[Instructions for the task]
Your task is to return, exactly, the run of lines starting at the line holding "with BuildSketch(Plane.XZ.offset(-(plug_rear +" and ending at the line holding "obj.data.transform(world)", both ends included and no other lines.

[Records]

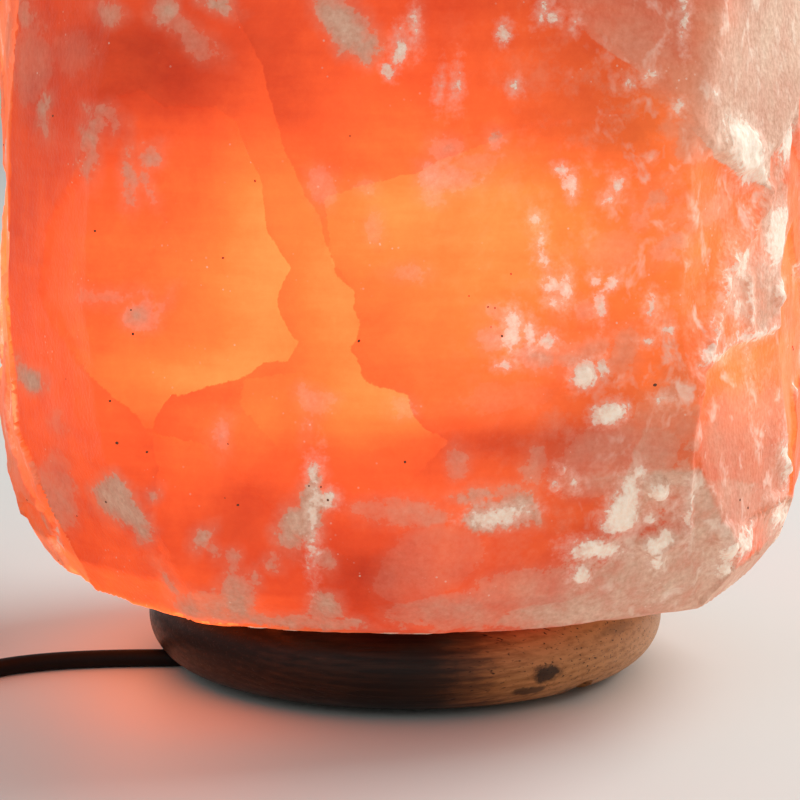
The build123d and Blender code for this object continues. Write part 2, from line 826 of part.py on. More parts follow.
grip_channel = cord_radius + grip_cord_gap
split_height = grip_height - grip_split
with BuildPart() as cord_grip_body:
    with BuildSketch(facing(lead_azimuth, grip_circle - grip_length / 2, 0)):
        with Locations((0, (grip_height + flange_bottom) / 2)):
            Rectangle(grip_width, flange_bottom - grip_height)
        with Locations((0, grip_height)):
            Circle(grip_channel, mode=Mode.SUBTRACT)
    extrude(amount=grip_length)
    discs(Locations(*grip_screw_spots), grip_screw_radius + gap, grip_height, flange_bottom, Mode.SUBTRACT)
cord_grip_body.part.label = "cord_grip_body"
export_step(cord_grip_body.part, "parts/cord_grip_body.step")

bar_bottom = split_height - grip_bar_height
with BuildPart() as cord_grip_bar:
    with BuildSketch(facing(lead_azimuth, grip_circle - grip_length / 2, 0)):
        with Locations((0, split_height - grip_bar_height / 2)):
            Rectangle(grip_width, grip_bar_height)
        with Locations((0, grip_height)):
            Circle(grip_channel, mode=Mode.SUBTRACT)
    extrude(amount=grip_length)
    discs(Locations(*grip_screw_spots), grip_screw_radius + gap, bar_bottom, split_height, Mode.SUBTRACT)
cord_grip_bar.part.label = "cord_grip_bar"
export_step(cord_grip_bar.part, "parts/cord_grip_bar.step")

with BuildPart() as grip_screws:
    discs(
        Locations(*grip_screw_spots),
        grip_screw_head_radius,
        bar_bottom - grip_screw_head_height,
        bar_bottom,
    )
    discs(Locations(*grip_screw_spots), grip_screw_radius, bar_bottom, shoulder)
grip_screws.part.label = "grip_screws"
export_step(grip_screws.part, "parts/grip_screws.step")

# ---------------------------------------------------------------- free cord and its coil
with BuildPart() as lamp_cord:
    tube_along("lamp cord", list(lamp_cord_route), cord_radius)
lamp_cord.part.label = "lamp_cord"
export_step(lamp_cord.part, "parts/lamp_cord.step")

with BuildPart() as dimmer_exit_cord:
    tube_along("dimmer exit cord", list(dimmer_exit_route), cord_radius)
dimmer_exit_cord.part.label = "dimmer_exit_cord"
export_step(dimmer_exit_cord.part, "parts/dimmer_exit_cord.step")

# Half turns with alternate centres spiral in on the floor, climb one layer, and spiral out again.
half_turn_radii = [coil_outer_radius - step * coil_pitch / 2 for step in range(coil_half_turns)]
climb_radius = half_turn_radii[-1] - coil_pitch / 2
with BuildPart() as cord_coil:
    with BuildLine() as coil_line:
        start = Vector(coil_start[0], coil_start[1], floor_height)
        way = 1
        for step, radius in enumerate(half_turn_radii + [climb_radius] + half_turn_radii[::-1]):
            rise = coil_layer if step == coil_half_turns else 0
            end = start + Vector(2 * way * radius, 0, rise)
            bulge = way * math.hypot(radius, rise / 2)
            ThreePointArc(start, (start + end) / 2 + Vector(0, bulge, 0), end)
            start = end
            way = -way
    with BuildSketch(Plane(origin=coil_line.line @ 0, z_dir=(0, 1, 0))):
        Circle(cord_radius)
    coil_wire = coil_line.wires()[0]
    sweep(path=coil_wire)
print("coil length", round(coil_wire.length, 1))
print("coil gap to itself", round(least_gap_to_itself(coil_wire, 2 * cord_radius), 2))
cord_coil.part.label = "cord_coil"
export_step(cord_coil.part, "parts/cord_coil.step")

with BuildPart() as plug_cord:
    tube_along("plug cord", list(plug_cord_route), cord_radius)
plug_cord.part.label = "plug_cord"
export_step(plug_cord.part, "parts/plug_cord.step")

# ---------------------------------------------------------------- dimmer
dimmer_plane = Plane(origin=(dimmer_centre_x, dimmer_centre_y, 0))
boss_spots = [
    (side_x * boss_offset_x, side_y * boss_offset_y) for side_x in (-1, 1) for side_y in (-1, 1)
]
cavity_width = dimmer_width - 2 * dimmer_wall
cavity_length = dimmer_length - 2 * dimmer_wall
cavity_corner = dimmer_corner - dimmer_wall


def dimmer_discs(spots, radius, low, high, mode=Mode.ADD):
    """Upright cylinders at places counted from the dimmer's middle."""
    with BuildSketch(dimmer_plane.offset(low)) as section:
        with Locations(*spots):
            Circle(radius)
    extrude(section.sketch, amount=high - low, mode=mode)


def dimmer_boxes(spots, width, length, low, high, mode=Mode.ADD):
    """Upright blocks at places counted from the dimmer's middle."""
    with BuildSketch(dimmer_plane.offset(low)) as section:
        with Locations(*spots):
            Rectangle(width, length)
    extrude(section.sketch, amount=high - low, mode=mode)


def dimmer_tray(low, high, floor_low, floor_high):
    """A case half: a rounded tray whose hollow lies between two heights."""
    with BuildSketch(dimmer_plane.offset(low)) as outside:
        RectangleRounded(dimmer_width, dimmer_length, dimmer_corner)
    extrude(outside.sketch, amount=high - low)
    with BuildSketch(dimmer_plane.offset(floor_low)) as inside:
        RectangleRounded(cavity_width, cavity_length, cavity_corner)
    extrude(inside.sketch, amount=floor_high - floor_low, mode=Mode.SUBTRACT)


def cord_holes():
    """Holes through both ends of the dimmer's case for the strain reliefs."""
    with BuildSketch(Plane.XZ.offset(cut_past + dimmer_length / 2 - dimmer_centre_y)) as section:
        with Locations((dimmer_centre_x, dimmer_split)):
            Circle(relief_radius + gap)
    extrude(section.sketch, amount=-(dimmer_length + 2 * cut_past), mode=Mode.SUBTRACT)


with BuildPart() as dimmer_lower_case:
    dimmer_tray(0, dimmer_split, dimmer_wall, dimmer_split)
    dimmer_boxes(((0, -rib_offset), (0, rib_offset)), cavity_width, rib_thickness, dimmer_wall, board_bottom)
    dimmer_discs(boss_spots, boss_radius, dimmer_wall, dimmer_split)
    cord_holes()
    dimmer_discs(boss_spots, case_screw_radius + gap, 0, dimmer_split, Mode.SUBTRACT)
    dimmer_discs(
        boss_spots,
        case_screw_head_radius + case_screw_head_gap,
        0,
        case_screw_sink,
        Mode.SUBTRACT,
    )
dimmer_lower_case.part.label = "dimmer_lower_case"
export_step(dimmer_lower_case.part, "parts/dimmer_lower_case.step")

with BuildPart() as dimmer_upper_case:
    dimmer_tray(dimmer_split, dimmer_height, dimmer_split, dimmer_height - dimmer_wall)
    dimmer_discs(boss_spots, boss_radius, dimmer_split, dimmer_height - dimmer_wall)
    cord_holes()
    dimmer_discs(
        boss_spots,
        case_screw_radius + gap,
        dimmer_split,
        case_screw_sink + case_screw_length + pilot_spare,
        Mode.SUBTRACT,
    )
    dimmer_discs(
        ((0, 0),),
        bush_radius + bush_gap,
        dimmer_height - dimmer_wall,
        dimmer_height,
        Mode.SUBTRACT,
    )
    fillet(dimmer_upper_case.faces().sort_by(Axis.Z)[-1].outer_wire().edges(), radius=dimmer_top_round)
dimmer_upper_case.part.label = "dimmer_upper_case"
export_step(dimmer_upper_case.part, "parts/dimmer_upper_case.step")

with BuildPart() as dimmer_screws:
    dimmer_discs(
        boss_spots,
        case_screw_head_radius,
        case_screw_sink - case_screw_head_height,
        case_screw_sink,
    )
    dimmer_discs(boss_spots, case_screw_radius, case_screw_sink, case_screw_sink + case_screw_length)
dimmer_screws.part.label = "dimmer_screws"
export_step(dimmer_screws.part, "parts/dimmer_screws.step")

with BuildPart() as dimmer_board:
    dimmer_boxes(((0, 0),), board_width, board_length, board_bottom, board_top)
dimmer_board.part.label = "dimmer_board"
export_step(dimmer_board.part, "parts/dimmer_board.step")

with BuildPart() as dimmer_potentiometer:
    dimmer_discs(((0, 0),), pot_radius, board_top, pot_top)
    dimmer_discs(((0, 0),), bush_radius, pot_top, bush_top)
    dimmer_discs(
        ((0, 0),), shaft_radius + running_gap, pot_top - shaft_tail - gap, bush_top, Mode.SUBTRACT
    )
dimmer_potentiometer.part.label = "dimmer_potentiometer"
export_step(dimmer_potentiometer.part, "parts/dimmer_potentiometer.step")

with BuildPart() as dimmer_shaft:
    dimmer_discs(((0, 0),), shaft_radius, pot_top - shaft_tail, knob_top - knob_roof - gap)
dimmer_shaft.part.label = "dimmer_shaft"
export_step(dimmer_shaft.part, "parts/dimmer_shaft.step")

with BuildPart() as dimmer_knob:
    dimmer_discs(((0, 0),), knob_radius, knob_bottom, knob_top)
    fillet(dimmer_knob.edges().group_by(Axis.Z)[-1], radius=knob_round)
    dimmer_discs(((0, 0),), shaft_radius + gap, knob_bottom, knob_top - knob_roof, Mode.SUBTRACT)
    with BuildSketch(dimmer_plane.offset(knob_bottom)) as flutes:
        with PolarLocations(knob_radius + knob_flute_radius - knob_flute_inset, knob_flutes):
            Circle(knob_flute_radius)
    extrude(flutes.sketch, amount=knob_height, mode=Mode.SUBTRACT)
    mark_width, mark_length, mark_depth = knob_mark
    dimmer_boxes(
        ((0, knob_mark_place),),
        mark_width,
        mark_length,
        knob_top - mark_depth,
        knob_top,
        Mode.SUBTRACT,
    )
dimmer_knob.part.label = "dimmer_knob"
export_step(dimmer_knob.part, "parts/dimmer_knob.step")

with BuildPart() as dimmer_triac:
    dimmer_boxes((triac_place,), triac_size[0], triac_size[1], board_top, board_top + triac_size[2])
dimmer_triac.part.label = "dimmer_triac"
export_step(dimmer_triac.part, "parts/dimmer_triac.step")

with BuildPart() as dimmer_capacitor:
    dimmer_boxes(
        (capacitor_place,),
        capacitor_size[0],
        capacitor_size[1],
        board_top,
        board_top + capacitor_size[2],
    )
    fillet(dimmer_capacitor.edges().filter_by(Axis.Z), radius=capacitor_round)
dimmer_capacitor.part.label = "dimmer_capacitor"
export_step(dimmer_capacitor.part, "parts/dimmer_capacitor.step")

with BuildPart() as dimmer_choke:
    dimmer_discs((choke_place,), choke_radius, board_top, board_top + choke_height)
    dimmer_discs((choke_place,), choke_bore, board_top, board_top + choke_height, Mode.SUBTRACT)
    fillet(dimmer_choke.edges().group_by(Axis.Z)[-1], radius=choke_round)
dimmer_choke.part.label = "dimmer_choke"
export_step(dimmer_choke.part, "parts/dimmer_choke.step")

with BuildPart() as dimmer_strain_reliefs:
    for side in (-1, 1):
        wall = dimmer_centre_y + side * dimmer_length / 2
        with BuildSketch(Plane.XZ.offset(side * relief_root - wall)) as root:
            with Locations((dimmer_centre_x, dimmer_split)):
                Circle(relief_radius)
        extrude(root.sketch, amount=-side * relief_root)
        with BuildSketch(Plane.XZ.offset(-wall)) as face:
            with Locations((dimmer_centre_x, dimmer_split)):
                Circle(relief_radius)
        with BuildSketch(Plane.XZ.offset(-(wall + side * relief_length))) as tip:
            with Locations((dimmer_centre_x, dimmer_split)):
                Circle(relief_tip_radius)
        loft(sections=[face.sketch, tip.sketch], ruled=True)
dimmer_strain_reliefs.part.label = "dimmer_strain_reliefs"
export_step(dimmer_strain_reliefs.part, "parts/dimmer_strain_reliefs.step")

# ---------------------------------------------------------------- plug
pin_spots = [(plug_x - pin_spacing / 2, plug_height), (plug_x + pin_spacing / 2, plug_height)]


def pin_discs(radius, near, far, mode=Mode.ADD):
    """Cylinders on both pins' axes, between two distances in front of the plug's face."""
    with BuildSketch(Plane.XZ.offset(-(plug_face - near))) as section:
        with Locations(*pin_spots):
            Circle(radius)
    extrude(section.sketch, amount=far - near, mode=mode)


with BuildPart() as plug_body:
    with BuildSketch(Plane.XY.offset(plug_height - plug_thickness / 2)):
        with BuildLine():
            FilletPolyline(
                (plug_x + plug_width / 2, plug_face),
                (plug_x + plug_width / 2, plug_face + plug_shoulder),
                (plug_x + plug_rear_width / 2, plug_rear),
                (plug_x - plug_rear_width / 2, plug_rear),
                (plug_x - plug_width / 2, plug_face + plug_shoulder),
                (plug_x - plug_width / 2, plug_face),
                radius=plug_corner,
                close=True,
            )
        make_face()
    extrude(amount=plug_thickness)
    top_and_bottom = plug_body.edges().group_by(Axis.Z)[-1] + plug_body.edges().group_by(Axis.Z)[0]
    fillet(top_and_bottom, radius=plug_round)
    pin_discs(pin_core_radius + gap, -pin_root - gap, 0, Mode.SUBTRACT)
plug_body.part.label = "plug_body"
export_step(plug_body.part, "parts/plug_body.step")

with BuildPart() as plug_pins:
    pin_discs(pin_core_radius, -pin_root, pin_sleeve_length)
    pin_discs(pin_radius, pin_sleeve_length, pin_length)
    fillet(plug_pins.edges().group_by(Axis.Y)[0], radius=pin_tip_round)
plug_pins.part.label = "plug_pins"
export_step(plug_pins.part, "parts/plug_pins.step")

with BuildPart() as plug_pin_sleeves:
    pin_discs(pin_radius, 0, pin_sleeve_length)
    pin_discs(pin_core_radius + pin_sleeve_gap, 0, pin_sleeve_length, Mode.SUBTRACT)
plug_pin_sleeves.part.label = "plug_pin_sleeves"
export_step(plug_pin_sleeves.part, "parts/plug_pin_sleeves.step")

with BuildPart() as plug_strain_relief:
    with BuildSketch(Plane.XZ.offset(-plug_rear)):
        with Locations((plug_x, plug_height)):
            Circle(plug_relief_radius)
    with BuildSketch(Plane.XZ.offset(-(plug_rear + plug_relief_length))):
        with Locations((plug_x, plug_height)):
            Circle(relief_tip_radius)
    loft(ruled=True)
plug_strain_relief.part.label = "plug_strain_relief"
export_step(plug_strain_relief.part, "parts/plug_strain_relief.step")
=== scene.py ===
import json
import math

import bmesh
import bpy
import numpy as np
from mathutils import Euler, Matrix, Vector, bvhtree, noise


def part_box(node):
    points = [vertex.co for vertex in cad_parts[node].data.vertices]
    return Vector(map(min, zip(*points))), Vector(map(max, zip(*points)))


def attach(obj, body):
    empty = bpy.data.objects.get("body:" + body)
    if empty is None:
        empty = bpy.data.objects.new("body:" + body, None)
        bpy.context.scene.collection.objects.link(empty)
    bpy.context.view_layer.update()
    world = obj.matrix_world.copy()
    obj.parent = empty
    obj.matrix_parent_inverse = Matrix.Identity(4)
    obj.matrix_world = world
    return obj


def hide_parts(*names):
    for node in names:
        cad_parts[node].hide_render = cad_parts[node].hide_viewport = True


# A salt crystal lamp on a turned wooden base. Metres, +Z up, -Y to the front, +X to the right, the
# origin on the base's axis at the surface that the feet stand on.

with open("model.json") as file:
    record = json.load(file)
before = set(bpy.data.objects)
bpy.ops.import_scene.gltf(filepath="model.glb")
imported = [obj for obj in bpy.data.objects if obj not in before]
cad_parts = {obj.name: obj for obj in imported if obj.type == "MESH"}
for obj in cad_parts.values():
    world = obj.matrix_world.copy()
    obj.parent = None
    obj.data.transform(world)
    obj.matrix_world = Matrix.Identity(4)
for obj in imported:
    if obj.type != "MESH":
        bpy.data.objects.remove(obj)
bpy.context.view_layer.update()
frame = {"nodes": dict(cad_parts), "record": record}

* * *

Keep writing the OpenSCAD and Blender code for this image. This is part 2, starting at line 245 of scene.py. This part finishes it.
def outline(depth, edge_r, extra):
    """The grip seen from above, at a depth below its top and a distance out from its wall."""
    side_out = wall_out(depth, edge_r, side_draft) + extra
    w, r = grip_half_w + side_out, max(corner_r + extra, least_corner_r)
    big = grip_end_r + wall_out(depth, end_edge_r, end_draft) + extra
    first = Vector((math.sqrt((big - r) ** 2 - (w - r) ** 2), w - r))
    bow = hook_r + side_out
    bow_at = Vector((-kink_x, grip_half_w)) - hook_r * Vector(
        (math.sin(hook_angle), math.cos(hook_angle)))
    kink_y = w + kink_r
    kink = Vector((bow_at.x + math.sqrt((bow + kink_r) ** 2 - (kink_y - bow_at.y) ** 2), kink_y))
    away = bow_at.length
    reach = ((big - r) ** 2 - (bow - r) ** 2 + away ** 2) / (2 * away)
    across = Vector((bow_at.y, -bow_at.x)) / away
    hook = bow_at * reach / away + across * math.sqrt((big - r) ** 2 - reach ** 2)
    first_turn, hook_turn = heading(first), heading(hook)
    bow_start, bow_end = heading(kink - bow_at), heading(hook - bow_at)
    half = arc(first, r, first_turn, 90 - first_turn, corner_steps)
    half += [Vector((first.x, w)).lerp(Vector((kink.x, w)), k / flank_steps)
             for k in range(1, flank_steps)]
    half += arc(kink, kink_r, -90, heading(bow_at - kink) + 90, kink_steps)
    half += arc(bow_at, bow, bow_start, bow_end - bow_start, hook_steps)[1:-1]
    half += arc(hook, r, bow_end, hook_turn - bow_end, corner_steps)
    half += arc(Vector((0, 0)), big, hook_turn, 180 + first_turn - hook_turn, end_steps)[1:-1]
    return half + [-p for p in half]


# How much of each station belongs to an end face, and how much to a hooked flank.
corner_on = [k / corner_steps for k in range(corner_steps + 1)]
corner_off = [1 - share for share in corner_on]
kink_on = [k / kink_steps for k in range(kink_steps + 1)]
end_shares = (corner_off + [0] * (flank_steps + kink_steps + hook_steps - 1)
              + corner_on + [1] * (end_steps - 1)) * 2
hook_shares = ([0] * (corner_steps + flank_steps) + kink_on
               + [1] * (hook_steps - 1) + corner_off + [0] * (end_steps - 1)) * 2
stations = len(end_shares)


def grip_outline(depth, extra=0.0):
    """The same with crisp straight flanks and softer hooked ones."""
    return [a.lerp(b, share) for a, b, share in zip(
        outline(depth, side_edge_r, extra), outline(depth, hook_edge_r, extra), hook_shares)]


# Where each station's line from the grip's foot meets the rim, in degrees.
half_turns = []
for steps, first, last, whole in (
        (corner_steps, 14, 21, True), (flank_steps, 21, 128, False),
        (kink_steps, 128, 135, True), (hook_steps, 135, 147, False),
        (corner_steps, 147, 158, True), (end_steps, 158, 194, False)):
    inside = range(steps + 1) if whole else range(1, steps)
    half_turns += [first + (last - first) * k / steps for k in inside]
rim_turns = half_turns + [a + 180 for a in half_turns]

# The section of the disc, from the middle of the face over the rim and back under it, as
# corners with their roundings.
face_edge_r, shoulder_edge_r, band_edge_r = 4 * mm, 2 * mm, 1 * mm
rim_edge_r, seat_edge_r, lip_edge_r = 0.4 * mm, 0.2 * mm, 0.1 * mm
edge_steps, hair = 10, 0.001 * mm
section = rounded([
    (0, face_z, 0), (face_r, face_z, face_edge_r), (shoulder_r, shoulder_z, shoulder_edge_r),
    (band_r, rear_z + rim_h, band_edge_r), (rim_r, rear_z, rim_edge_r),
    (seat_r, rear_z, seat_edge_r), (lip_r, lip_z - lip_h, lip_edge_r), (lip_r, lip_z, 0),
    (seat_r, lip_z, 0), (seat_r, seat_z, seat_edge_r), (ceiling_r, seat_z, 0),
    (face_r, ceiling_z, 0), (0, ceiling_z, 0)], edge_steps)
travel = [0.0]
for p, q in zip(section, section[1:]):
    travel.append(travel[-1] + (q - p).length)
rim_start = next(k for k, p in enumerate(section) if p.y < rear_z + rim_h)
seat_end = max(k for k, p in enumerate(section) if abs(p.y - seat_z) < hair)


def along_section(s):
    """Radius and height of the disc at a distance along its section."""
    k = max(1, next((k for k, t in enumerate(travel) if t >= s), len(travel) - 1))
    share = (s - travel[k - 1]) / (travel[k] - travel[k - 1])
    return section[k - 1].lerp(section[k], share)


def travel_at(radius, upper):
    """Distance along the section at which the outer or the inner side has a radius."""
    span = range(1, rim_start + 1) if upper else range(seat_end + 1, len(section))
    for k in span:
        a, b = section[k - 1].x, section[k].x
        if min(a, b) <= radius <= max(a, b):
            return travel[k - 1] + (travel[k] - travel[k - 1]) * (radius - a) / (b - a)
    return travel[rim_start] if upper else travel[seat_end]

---

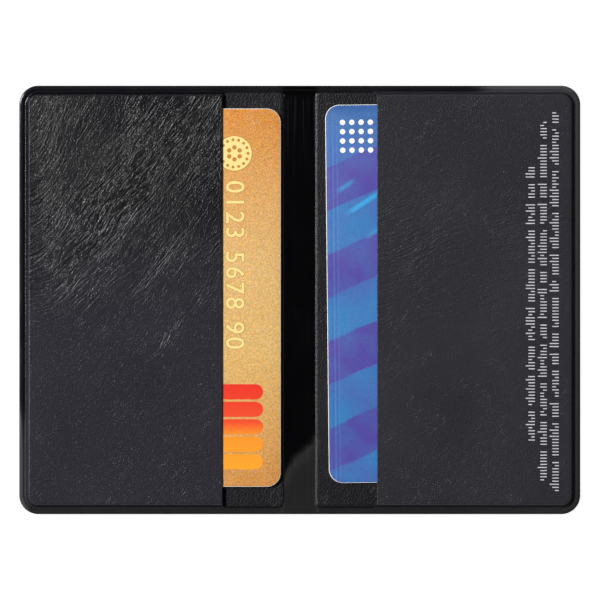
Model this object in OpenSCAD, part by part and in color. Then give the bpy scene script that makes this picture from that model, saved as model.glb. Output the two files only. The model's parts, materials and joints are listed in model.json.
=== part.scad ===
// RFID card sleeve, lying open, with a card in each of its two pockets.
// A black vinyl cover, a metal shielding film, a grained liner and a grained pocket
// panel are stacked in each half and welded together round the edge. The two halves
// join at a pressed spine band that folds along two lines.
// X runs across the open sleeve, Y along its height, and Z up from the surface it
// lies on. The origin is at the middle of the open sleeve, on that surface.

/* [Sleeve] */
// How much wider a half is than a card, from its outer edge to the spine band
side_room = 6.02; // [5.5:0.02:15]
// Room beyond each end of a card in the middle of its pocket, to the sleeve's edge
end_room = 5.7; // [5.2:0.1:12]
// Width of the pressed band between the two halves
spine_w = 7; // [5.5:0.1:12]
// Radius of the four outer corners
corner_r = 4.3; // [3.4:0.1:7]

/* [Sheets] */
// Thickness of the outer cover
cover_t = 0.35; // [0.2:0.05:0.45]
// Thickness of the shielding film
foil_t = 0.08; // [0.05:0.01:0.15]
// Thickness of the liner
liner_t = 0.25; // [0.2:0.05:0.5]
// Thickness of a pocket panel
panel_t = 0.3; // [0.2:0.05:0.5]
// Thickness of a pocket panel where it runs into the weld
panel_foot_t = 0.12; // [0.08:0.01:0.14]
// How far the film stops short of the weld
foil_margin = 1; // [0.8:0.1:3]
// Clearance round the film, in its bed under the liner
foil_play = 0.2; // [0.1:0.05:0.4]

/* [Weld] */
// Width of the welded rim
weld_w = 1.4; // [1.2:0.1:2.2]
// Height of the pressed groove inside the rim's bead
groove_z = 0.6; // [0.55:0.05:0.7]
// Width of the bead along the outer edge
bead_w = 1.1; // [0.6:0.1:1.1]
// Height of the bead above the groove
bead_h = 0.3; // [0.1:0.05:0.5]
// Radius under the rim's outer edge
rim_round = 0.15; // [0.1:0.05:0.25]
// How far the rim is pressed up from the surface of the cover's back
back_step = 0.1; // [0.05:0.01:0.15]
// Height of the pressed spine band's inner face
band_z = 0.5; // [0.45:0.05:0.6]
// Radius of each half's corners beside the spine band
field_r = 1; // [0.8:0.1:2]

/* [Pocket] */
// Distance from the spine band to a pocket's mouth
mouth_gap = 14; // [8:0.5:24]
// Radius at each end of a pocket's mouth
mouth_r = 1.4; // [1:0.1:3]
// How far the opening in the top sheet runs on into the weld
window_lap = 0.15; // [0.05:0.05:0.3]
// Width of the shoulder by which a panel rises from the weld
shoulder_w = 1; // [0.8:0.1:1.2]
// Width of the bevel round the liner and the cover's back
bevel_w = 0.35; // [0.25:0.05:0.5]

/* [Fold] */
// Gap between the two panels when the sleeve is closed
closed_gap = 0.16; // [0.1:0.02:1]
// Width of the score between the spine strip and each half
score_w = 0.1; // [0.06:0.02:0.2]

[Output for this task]
    with BuildSketch(Plane.XZ.offset(-(plug_rear + plug_relief_length))):
        with Locations((plug_x, plug_height)):
            Circle(relief_tip_radius)
    loft(ruled=True)
plug_strain_relief.part.label = "plug_strain_relief"
export_step(plug_strain_relief.part, "parts/plug_strain_relief.step")
=== scene.py ===
import json
import math

import bmesh
import bpy
import numpy as np
from mathutils import Euler, Matrix, Vector, bvhtree, noise


def part_box(node):
    points = [vertex.co for vertex in cad_parts[node].data.vertices]
    return Vector(map(min, zip(*points))), Vector(map(max, zip(*points)))


def attach(obj, body):
    empty = bpy.data.objects.get("body:" + body)
    if empty is None:
        empty = bpy.data.objects.new("body:" + body, None)
        bpy.context.scene.collection.objects.link(empty)
    bpy.context.view_layer.update()
    world = obj.matrix_world.copy()
    obj.parent = empty
    obj.matrix_parent_inverse = Matrix.Identity(4)
    obj.matrix_world = world
    return obj


def hide_parts(*names):
    for node in names:
        cad_parts[node].hide_render = cad_parts[node].hide_viewport = True


# A salt crystal lamp on a turned wooden base. Metres, +Z up, -Y to the front, +X to the right, the
# origin on the base's axis at the surface that the feet stand on.

with open("model.json") as file:
    record = json.load(file)
before = set(bpy.data.objects)
bpy.ops.import_scene.gltf(filepath="model.glb")
imported = [obj for obj in bpy.data.objects if obj not in before]
cad_parts = {obj.name: obj for obj in imported if obj.type == "MESH"}
for obj in cad_parts.values():
    world = obj.matrix_world.copy()
    obj.parent = None
    obj.data.transform(world)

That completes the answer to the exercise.